I kinda agree and I kinda don't. It depends on the person, what they did in college and how they did it - or what they do to educate themselves if they haven't been to college. Certainly most of the well educated people I know are graduates - But I know a good few very intelligent people who never went to college too, I guess I consider them well self-educated - and I don't consider one better than the other.

Quote:
Originally Posted by jason_els View Post
Interesting point. I know quite a few couples where the wife is better educated than husband and it doesn't seem to make much of a difference but then I'm not privy to what happens when they're alone. I think, in these instances, what matters more is income disparity that favors the wife. Men still like to be the primary breadwinners because it's how we measure ourselves as providing for our family, which is our primary consideration in family making.
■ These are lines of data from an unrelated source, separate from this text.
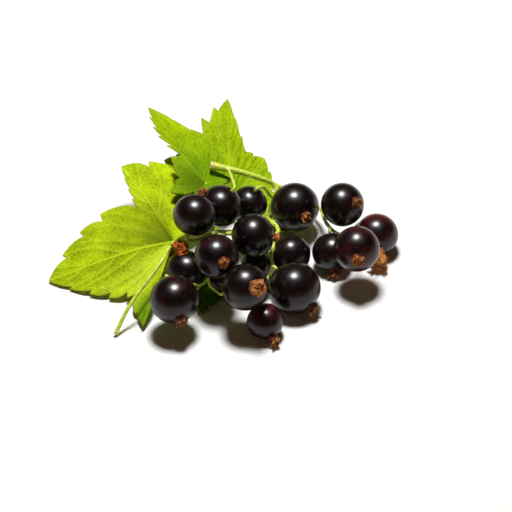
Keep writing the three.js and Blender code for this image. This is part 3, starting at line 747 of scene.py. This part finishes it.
def make_stalk(places, material):
    """The stalk, with its cut end and the collars where the berries hang marked."""
    points, faces = fine_stalk()
    cut = nearness(points, seen_at(*STALK_CUT_END), CUT_REACH)
    collar = np.zeros(len(points))
    for place in places.values():
        end = place["middle"] - place["axis"] * place["radius"]
        collar = np.maximum(collar, nearness(points, end, COLLAR_REACH))
    add_piece(
        "stalk_skin", points, faces, material, ["fruit_stalk"], {"cut": cut, "collar": collar}
    )


# Leaf outlines

def polar(radius, angle):
    return np.array([radius * math.cos(angle), radius * math.sin(angle)])


def leaf_ribs(leaf):
    """The leaf's lobes with what they leave out filled in."""
    ribs = []
    for lobe in leaf["lobes"]:
        span = np.array(lobe["tip"]) - np.array(leaf["junction"])
        ribs.append({
            "angle": math.radians(lobe["angle"]),
            "way": unit(span),
            "length": np.linalg.norm(span) * SLACK,
            "teeth": lobe["teeth"],
            "first": lobe.get("first", (1, 1)),
            "depth": lobe.get("depth", (TOOTH_DEPTH, TOOTH_DEPTH)),
            "rise": lobe.get("rise", TOOTH_RISE),
            "full": lobe.get("full", (LOBE_FULLNESS, LOBE_FULLNESS)),
            "notch": lobe.get("notch"),
            "bend": lobe.get("bend", 0.0),
        })
    return ribs


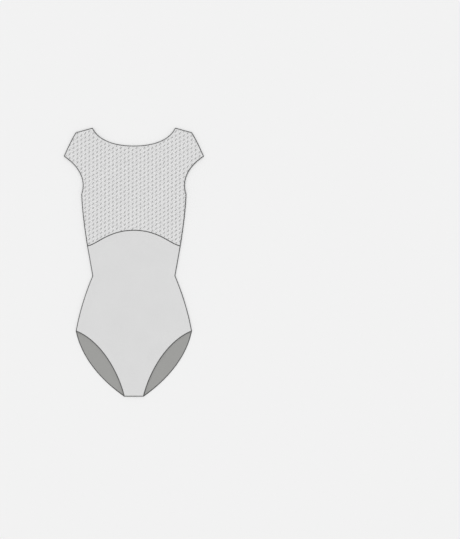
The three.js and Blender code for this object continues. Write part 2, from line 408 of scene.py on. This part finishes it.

When that disparity grows to the point that there's loss of financial control, then men tend to feel like hired bodyguards, handymen, and sperm depositors. It's important for women to make a man feel needed.

Gay couples are very different, I admit this 100% and I think it's because men tend to be less class-conscious in purely social situations. Men either bond or compete. If they bond then it means there's a common ground that transcends money, which is how American men interpret class. Then there's the great sex. If a couple has amazing sex, that counts for a lot. Alas, we're simple creatures.
As yes, now you mention income disparity is involved in the couples who've had issues with a better educated wife / less educated husband. The man / man dynamics of a gay relationship are certainly different from the woman / man dynamics of a straight relationship. I think that men probably do overcome more differences by concentrating on their sameness in a way that men and women can't (or won't?).